- _SOURCE DATA_
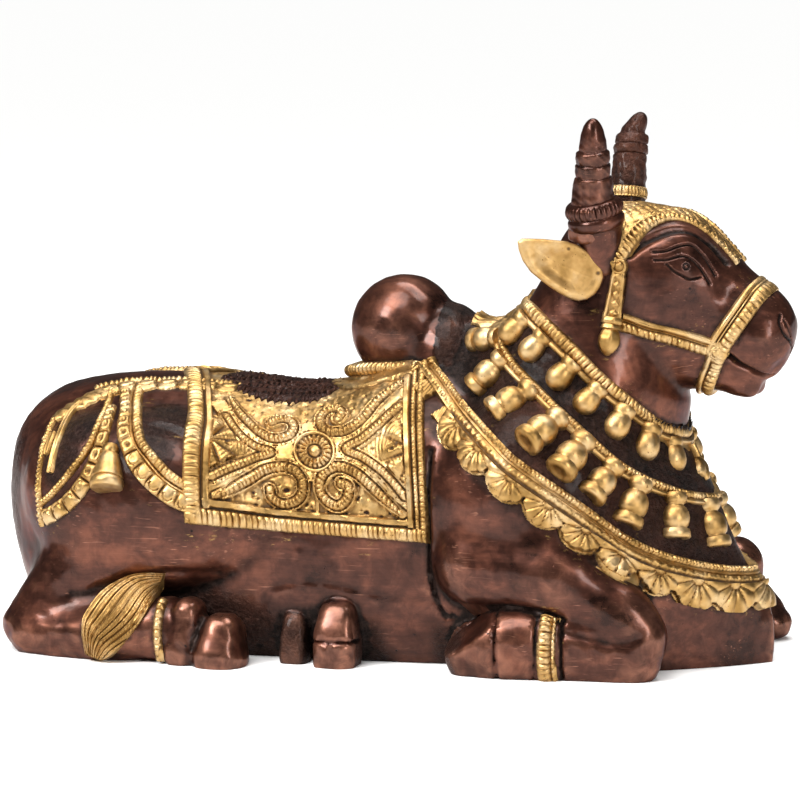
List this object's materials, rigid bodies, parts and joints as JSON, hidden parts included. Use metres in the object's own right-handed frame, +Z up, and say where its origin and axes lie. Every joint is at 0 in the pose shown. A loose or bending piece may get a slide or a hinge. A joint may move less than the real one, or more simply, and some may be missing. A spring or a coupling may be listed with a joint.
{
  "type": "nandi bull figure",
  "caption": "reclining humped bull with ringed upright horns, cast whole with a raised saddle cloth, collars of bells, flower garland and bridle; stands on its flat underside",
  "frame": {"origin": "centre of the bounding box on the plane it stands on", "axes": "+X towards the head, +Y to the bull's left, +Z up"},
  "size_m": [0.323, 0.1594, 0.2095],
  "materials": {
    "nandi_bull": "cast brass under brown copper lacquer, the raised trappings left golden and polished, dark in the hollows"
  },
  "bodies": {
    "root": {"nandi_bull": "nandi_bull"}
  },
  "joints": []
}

- _TASK OBJECTIVE_
Tally the lines containing "materials". Provide the number without any other words.

- _THE ANSWER_
2